- Set exercise
Present the data once more in exactly its original form.

————————

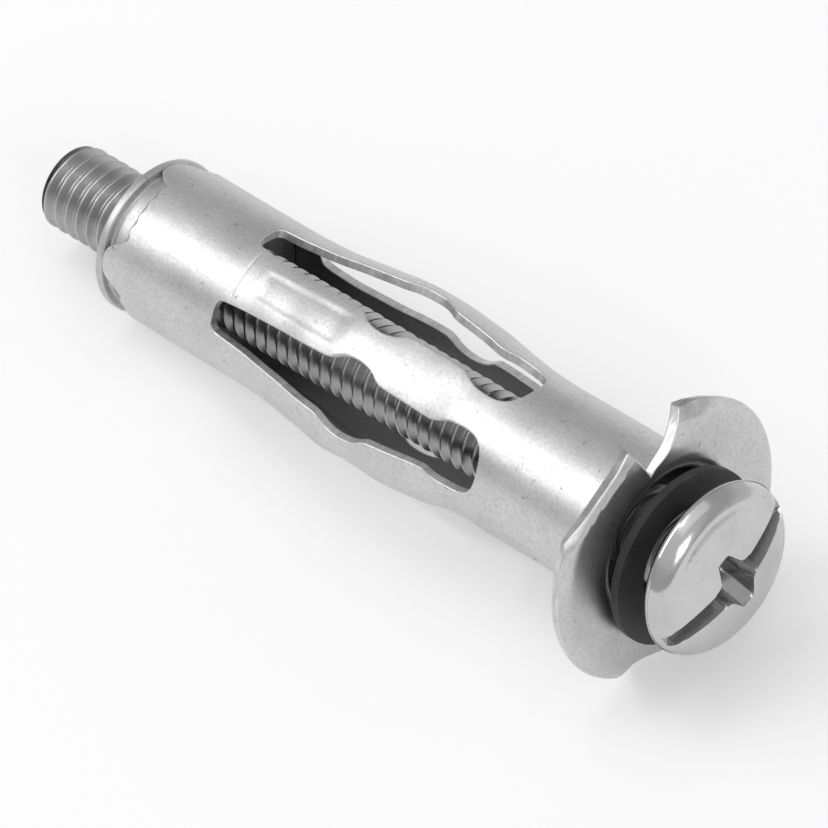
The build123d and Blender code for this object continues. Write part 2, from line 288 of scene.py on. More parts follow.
SHEET_METAL = metal("zinc_sheet_metal", 0.74, 0.40, grain=1.1, speck=0.7, scratch=0.5)
# Painted shade: the inside of the tube gets a much darker grey than the sheet, standing in for the
# shade within it.
BORE_SHADE_METAL = metal("painted_shade_bore_metal", 0.30, 0.55, grain=0.9, speck=0.5, scratch=0.5, seed=11.0)
EDGE_METAL = cut_edge_metal("sheared_edge_metal", 0.84)
NUT_METAL = metal("zinc_nut_metal", 0.66, 0.42, grain=0.9, speck=0.5, scratch=0.2, seed=31.0)
# Painted shade: the thread is a darker grey than the head and nut, standing in for the shade in its
# valleys and inside the sleeve.
THREAD_SHADE_METAL = metal("painted_shade_thread_metal", 0.54, 0.34, grain=0.5, speck=0.3, scratch=0.1, seed=57.0)
HEAD_METAL = metal("bright_head_metal", 0.68, 0.15, grain=0.2, speck=0.4, scratch=0.1, seed=83.0)
# Painted shade: the drive recess gets a darker grey than the head, standing in for the shade and
# dark reflections inside it.
RECESS_SHADE_METAL = metal("painted_shade_recess_metal", 0.46, 0.18, grain=0.3, speck=0.5, scratch=0.6,
                     seed=97.0)
WASHER_PLASTIC = dark_plastic("dark_spacer_plastic")


# ---------------------------------------------------------------- turned pieces


def lathe(profile, segments=160, centre=(0, 0)):
    """Points and quads of a closed (x, radius) profile turned about the axis."""
    profile = np.array(profile, float)
    turn = np.linspace(0, 2 * math.pi, segments, endpoint=False)
    x = np.tile(profile[:, 0], segments)
    radius = np.tile(profile[:, 1], segments)
    angle = np.repeat(turn, len(profile))
    points = np.c_[x, centre[0] + radius * np.sin(angle), centre[1] + radius * np.cos(angle)]
    count = len(profile)
    faces = []
    for s in range(segments):
        here = s * count
        there = ((s + 1) % segments) * count
        for k in range(count):
            n = (k + 1) % count
            faces.append((here + k, here + n, there + n, there + k))
    return points, faces


def rounded(corners, radius, steps=4):
    """A closed (x, radius) outline with each corner rounded."""
    corners = np.array(corners, float)
    result = []
    for k, corner in enumerate(corners):
        before = corners[k - 1] - corner
        after = corners[(k + 1) % len(corners)] - corner
        reach = min(radius, np.linalg.norm(before) * 0.45, np.linalg.norm(after) * 0.45)
        start = corner + before / np.linalg.norm(before) * reach
        end = corner + after / np.linalg.norm(after) * reach
        for t in np.linspace(0, 1, steps + 1):
            result.append((1 - t) ** 2 * start + 2 * t * (1 - t) * corner + t * t * end)
    return result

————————

- Exercise output
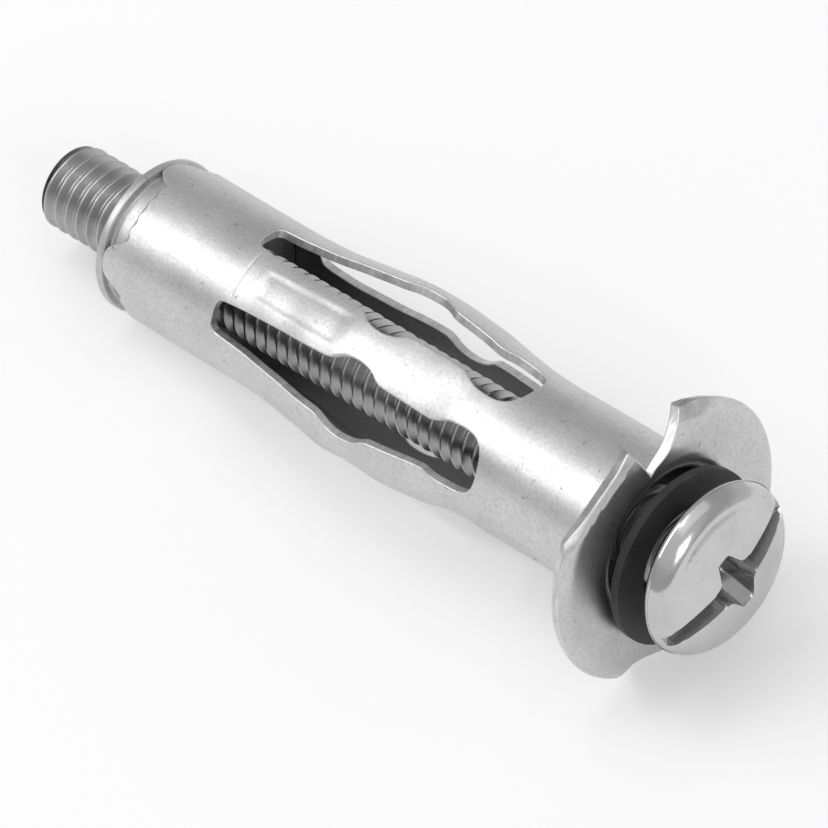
The build123d and Blender code for this object continues. Write part 2, from line 288 of scene.py on. More parts follow.
SHEET_METAL = metal("zinc_sheet_metal", 0.74, 0.40, grain=1.1, speck=0.7, scratch=0.5)
# Painted shade: the inside of the tube gets a much darker grey than the sheet, standing in for the
# shade within it.
BORE_SHADE_METAL = metal("painted_shade_bore_metal", 0.30, 0.55, grain=0.9, speck=0.5, scratch=0.5, seed=11.0)
EDGE_METAL = cut_edge_metal("sheared_edge_metal", 0.84)
NUT_METAL = metal("zinc_nut_metal", 0.66, 0.42, grain=0.9, speck=0.5, scratch=0.2, seed=31.0)
# Painted shade: the thread is a darker grey than the head and nut, standing in for the shade in its
# valleys and inside the sleeve.
THREAD_SHADE_METAL = metal("painted_shade_thread_metal", 0.54, 0.34, grain=0.5, speck=0.3, scratch=0.1, seed=57.0)
HEAD_METAL = metal("bright_head_metal", 0.68, 0.15, grain=0.2, speck=0.4, scratch=0.1, seed=83.0)
# Painted shade: the drive recess gets a darker grey than the head, standing in for the shade and
# dark reflections inside it.
RECESS_SHADE_METAL = metal("painted_shade_recess_metal", 0.46, 0.18, grain=0.3, speck=0.5, scratch=0.6,
                     seed=97.0)
WASHER_PLASTIC = dark_plastic("dark_spacer_plastic")


# ---------------------------------------------------------------- turned pieces


def lathe(profile, segments=160, centre=(0, 0)):
    """Points and quads of a closed (x, radius) profile turned about the axis."""
    profile = np.array(profile, float)
    turn = np.linspace(0, 2 * math.pi, segments, endpoint=False)
    x = np.tile(profile[:, 0], segments)
    radius = np.tile(profile[:, 1], segments)
    angle = np.repeat(turn, len(profile))
    points = np.c_[x, centre[0] + radius * np.sin(angle), centre[1] + radius * np.cos(angle)]
    count = len(profile)
    faces = []
    for s in range(segments):
        here = s * count
        there = ((s + 1) % segments) * count
        for k in range(count):
            n = (k + 1) % count
            faces.append((here + k, here + n, there + n, there + k))
    return points, faces


def rounded(corners, radius, steps=4):
    """A closed (x, radius) outline with each corner rounded."""
    corners = np.array(corners, float)
    result = []
    for k, corner in enumerate(corners):
        before = corners[k - 1] - corner
        after = corners[(k + 1) % len(corners)] - corner
        reach = min(radius, np.linalg.norm(before) * 0.45, np.linalg.norm(after) * 0.45)
        start = corner + before / np.linalg.norm(before) * reach
        end = corner + after / np.linalg.norm(after) * reach
        for t in np.linspace(0, 1, steps + 1):
            result.append((1 - t) ** 2 * start + 2 * t * (1 - t) * corner + t * t * end)
    return result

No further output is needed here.